HIPAA and BYOD: Bridging the Gap

There is no denying that technology has had a measurable impact on the healthcare industry, but not all of the changes have been positive. Recent data breaches have reignited focus on HIPAA compliance, especially among those healthcare organizations that allow their employees to “Bring Your Own Device” (BYOD). Healthcare professionals who use personal devices, (cell phones, laptops, tablets, etc.) to access sensitive electronic patient health information (e-PHI) risk violating the law’s strict privacy and security mandates.

A staff’s ability to access patient data from anywhere at any time improves productivity, flexibility and financials, but it also increases scrutiny of controls and regulations on the devices used to store such information. A Wisegate survey of senior IT professionals noted that “32 percent of respondents named data breaches and malware as their top threats and risks to their organization.” A 2016 survey from Crowd Research Partners found that “security (39 percent) and employee privacy (12 percent) are the biggest inhibitors of BYOD adoption.” 
So how are healthcare organizations combating this in order to implement a BYOD program that protects themselves and their patients? 

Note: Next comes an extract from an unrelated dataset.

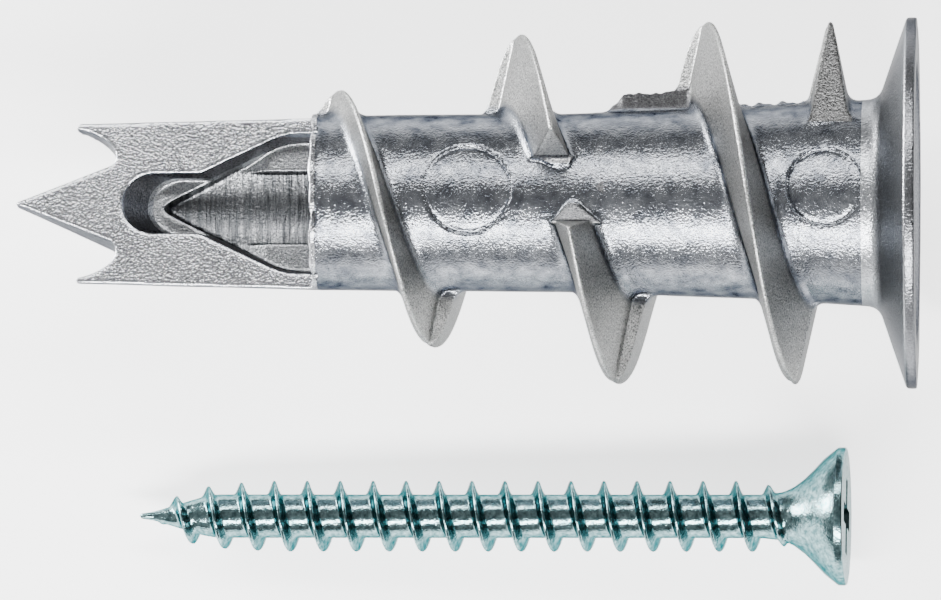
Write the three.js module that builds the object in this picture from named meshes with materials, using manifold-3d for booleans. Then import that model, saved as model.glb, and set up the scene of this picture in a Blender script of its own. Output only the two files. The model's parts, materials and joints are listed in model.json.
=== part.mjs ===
// Self-drilling wall anchor for plasterboard, with the countersunk screw that goes into it.
//
// Millimetres, +Z up. The anchor lies along X: the origin is the centre of its flange's outer
// face, +X points out of the wall, and the flat face of its drilling blade looks up. The screw
// lies beside it on the same surface, with its point the same way.
//
// Two pieces, as in reality: a zinc die casting and a steel screw.

import * as THREE from 'three';
import { mergeVertices } from 'three/addons/utils/BufferGeometryUtils.js';
import Module from 'manifold-3d';

const wasm = await Module();
wasm.setup();

const TURN = 2 * Math.PI;

// ---- Driving dimensions -------------------------------------------------------------------

const ROUND_STEPS = 40; // facets round the anchor's body
const PAST = 0.5; // how far a cutter runs past the face it opens

const flange = {
  radius: 7.83,
  rim: 0.48, // thickness of its edge
  dishRadius: 6.0, // the outer face is dished inside this radius
  dishDepth: 0.7,
};

// The casting's outside from its step to the flange's rim: distance from the wall face, radius.
const bodyOutline = [
  [-25.2, 3.68],
  [-15, 3.76],
  [-7, 4.05],
  [-2.3, 4.42],
  [-1.75, 4.58],
  [-1.4, 5.05],
  [-flange.rim - 0.02, 7.72],
  [-flange.rim, flange.radius],
  [0, flange.radius],
];

const blade = {
  length: 38.0, // flange face to drill point
  step: -25.2, // where the round body ends and the half-round blade begins
  lap: 0.4, // how far the blade is carried into the round body
  sink: 0.05, // how far the lapped part lies under the body's surface
  endRadius: 3.4, // the blade's half width from the spurs on
  notch: -34.0, // where the centre point's flanks end
  pointHalfWidth: 1.62,
  // The round notch's bend: distance past the notch's foot, half width.
  notchBend: [[0.45, 1.9], [0.25, 2.85]],
  spurTip: [-35.35, 3.15],
  spurFlare: 0.2,
  backFrom: [-31.5, -4.08], // x and z where the back starts to slope up to the cutting edges
  backEnd: [-39.0, -0.4],
};

const coarseThread = {
  pitch: 7.68,
  firstTop: -24.4, // where the crest first passes +Y
  start: -0.36, // turns, counted from firstTop
  gapStart: 1.21, // the crest is left out for a little at the front of the second turn
  gapEnd: 1.3,
  slowFrom: 2.5, // from here to its end the crest closes up with the flange
  slowPitch: 2.86,
  end: 3.03,
  crestHalfWidth: 0.14,
  flankSlope: 0.27, // half width gained per millimetre of depth
  rootRadius: 3.2, // buried in the body
  stepsPerTurn: 24,
};

// How the crest grows: turns from firstTop, crest radius.
const crestGrowth = [
  [-0.36, 3.5],
  [0, 4.78],
  [0.5, 6.05],
  [1, 7.1],
  [1.5, 7.68],
  [3.1, 7.68],
];

const bore = {
  radius: 1.65, // clears the screw's thread
  leadIn: -1.2, // where the dish has narrowed to the bore
  mouthRadius: 2.3,
  tipRadius: 1.4,
  coneStart: -30.6,
  coneEnd: -32.0,
};

const driveRecess = { reach: 3.3, width: 1.5, deepReach: 1.9, deepWidth: 1.2, depth: 5 };

// The screw breaks out of the blade through a wedge-shaped groove and a round-ended pocket.
const groove = {
  apex: -33.0,
  floorApex: -32.1,
  wideFrom: -26.75,
  halfWidth: 2.95,
  floorHalfWidth: 2.55,
  depth: 1.5,
  inner: -24.9, // carried this far so that it opens into the bore
};
const pocket = { radius: 1.27, centre: -32.25, floorCentre: -30.95, end: -29.5, depth: 1.2 };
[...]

Some have implemented BYOD policies, using the HIPAA Security Rule as a guide. HIPAA regulations allow healthcare organizations to create BYOD policies to direct and control the use of personal devices to store patient information. The most commonly instituted policies include:

  • Device audits,
  • Multi-level authentication and security logins,
  • Self-locking options that trigger when a device is left inactive for a certain period of time,
  • Employee training on cyber-security.

Some organizations have also implemented Mobile Device Management platforms, which can remotely delete all stored data if a device is reported missing.

In addition to those policies, it is important that transmissions of e-PHI via cloud storage or file-sharing hosts are conducted through a secure, encrypted network. Since security risks and threats can change quickly, devices should undergo routine maintenance and regular updates of all security software.

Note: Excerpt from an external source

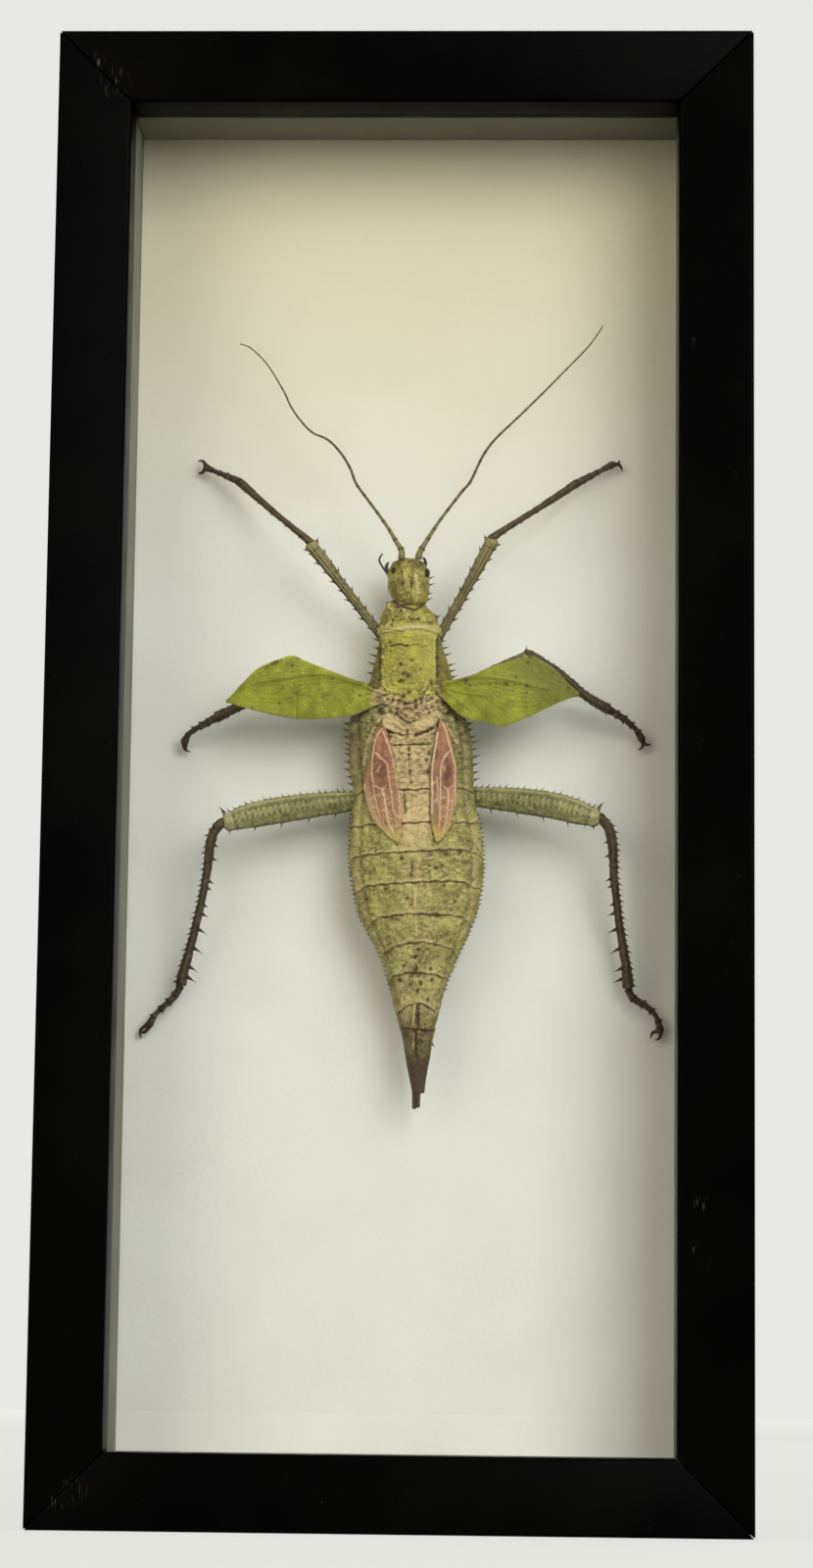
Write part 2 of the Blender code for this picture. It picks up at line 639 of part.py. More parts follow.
def build_leg(pair, side):
    """Femur, tibia and foot of one leg, each with its own spines."""
    out = -1.0 if side == "left" else 1.0
    green = material("pale_green_femur", (0.28, 0.3, 0.16), 0.55)
    olive = material("olive_brown_femur", (0.2, 0.18, 0.08), 0.55)
    brown = material("dark_brown_shin", (0.08, 0.05, 0.03), 0.5)
    shapes = {
        "fore": (FORE_FEMUR, FORE_FEMUR_WIDTH, 12, FORE_TIBIA, FORE_TIBIA_WIDTH, 8, FORE_TARSUS, olive),
        "middle": (
            MIDDLE_FEMUR, MIDDLE_FEMUR_WIDTH, 6, MIDDLE_TIBIA, MIDDLE_TIBIA_WIDTH, 10, MIDDLE_TARSUS, olive,
        ),
        "hind": (HIND_FEMUR, HIND_FEMUR_WIDTH, 14, HIND_TIBIA, HIND_TIBIA_WIDTH, 18, HIND_TARSUS, green),
    }
    femur, femur_width, femur_steps, tibia, tibia_width, tibia_steps, tarsus, colour = shapes[pair]

    bm = bmesh.new()
    bands, caps = limb(bm, femur[side], femur_width, femur_steps)
    upper = Vector((0.0, 0.0, 1.0)) if pair != "fore" else Vector((out, 0.0, -0.8))
    if pair == "hind":
        spines_along(bm, bands, upper, 1, 1, 1.0, 0.3)
        spines_along(bm, bands, -upper, 3, 1, 1.6, 0.4)
        grow_spine(bm, towards(bands[-1], Vector((out, -0.3, 1.0))), 2.4, 0.5)
    if pair == "fore":
        spines_along(bm, bands, upper, 2, 1, 1.3, 0.35)
        spines_along(bm, bands, -upper, 2, 2, 1.3, 0.35)
    if pair == "middle":
        grow_spine(bm, towards(bands[-2], upper), 1.4, 0.4)
    finish(bm, f"{pair}_femur_{side}", colour)

    bm = bmesh.new()
    bands, caps = limb(bm, tibia[side], tibia_width, tibia_steps)
    inner = Vector((-out, 0.0, -0.2))
    if pair == "hind":
        spines_along(bm, bands, inner, 2, 3, 1.6, 0.4, taper=1.8)
        spines_along(bm, bands, -inner, 1, 2, 0.6, 0.4)
    if pair == "middle":
        spines_along(bm, bands, Vector((0.0, 0.0, -1.0)), 3, 2, 1.1, 0.4)
    finish(bm, f"{pair}_tibia_{side}", olive if pair == "fore" else brown)

    bm = bmesh.new()
    points = [Vector(p) for p in tarsus[side]]
    bands, caps = limb(bm, points, TARSUS_WIDTH, 2 * (len(points) - 1), sides=6, flat=0.8)
    along = (points[-1] - points[-2]).normalized()
    build_claws(bm, caps[1], along, along.cross(VIEWER).normalized())
    finish(bm, f"{pair}_foot_{side}", brown)


def build_glue(name, x, z, half):
    """A low dab of clear glue that holds the body off the backing."""
    middle, width, thick = station(MESOTHORAX if z > ABDOMEN[0][0] else ABDOMEN, z)
    top = BODY_DEPTH + thick + FIT + 0.1
    foot = BACKING_FRONT - FIT
    rings = []
    for depth, scale in ((top, 0.8), (mix(top, foot, 0.6), 0.95), (foot, 1.35)):
        ring = []
        for k in range(10):
            angle = k * math.tau / 10
            ring.append(place(x + half * scale * math.cos(angle), depth, z + half * scale * math.sin(angle)))
        rings.append(ring)
    bm = bmesh.new()
    loft(bm, rings)
    finish(bm, name, material("clear_glue", (0.7, 0.65, 0.5), 0.2))


def build_insect():
    """Every piece of the specimen, from the head to the feet."""
    build_head()
    build_thorax()
    build_abdomen()
    build_tegmen("tegmen_left", TEGMEN_LEFT)
    build_tegmen("tegmen_right", TEGMEN_RIGHT)
    build_hindwing("hindwing_left", HINDWING_LEFT)
    build_hindwing("hindwing_right", HINDWING_RIGHT)
    build_antenna("antenna_left", ANTENNA_LEFT)
    build_antenna("antenna_right", ANTENNA_RIGHT)
    for pair in ("fore", "middle", "hind"):
        for side in ("left", "right"):
            build_leg(pair, side)
    for name, (x, z, half) in GLUE_DABS.items():
        build_glue(name, x, z, half)


clear_scene()
build_frame()
build_hanger(build_case())
build_insect()
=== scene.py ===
"""Looks of a framed stick insect: every visible surface of the case and of the specimen.

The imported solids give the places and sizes. The insect's own sizes are in
millimetres: X to the right of the frame's centre line, D backwards from the
front face of the rails, and Z up from the frame's bottom edge.
"""

import logging
import math
from dataclasses import dataclass, field
from enum import Enum
from typing import Callable, Sequence

import bpy
import numpy as np
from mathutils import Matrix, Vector, noise


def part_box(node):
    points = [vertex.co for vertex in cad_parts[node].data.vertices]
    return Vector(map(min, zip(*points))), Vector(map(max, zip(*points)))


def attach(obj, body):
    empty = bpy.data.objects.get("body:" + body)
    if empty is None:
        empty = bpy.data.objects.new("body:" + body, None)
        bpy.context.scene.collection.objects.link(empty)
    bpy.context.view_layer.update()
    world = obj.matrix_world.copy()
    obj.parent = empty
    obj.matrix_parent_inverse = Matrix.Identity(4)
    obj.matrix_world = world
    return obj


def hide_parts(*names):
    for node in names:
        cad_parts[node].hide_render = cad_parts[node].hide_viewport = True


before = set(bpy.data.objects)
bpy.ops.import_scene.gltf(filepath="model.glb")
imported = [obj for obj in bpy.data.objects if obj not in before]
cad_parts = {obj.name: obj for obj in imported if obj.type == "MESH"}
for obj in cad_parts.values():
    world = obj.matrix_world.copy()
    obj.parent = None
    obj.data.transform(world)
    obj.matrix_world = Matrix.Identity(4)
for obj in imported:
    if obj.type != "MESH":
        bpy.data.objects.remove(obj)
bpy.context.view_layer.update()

MM = 0.001
BODY = "root"
LOG = logging.getLogger("specimen")
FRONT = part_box("frame_rail_left")[0].y
UP = np.array([0.0, 0.0, 1.0])
WELD = 2e-6
RIB = 0.35
Array = np.ndarray
Piece = bpy.types.Object
Material = bpy.types.Material
Socket = bpy.types.NodeSocket
Tree = bpy.types.NodeTree
Shape = Callable[[Array, Array], Array]
Rise = Callable[[Array, Array, Array], Array]
Root = tuple[Array, Array, Array, float, float]


# Small helpers for numbers


def ease(low: float, high: float, value: Array) -> Array:
    """Ease a value from 0 at low to 1 at high.

    Args:
        low: The value that gives 0.
        high: The value that gives 1, below low for a falling ramp.
        value: The values to ease.

    Returns:
        The eased values.
    """
    t = np.clip((value - low) / (high - low), 0.0, 1.0)
    return t * t * (3.0 - 2.0 * t)


def bump(value: Array, centre: float, width: float) -> Array:
    """A soft bump of height 1 about a centre."""
    return np.exp(-(((value - centre) / width) ** 2))


def curve(rows: Sequence[Sequence[float]], at: Array) -> Array:
    """Read a smooth curve through rows of numbers.

    Args:
        rows: The rows that the curve passes through.
        at: Positions along the list, 0 at its first row.

    Returns:
        One row for each position.
    """
    points = np.asarray(rows, dtype=float)
    last = len(points) - 1
    at = np.clip(np.asarray(at, dtype=float), 0.0, last)
    i = np.minimum(at.astype(int), last - 1)
    t = (at - i)[:, None]
    p0 = points[np.maximum(i - 1, 0)]
    p1 = points[i]
    p2 = points[i + 1]
    p3 = points[np.minimum(i + 2, last)]
    first = (p2 - p0) * t
    second = (2 * p0 - 5 * p1 + 4 * p2 - p3) * t**2
    third = (3 * p1 - p0 - 3 * p2 + p3) * t**3
    return 0.5 * (2 * p1 + first + second + third)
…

Healthcare organizations are also urged to prepare for upcoming HIPAA audits by instituting policies and procedures (P&P) that enable them to attest to compliance with risk analyses and risk management mandates. This will help them to steer clear of any potential penalties associated with non-compliance.

Because the Office for Civil Rights (OCR), which will be conducting the audits later this year, is still in the process of sending out address verifications, organizations that have not yet put appropriate P&P in place still have time to do so. Along with P&Ps, OCR will also be looking for:

  • Notices of privacy practices,
  • Workforce Training and Education programs,
  • Breach notification system(s),
  • Individual rights to access PHI and e-PHI,
  • Privacy safeguards (paper shredders, locked cabinets, copiers with data storage, etc.).
     

In an industry where technology it both a benefit and potential risk, safeguarding e-PHI and ensuring regulatory compliance is of the utmost importance. Implementation of BYOD best practices and HIPAA compliance attestation is critical to the safety of e-PHI and the device owner’s personal data and should be in place prior to allowing access to the facility’s network.

When guided by implementing policies that protect all parties involved, BYOD can help facilitate information sharing in a permissible manner while aiding interoperability—without fear of a data breach.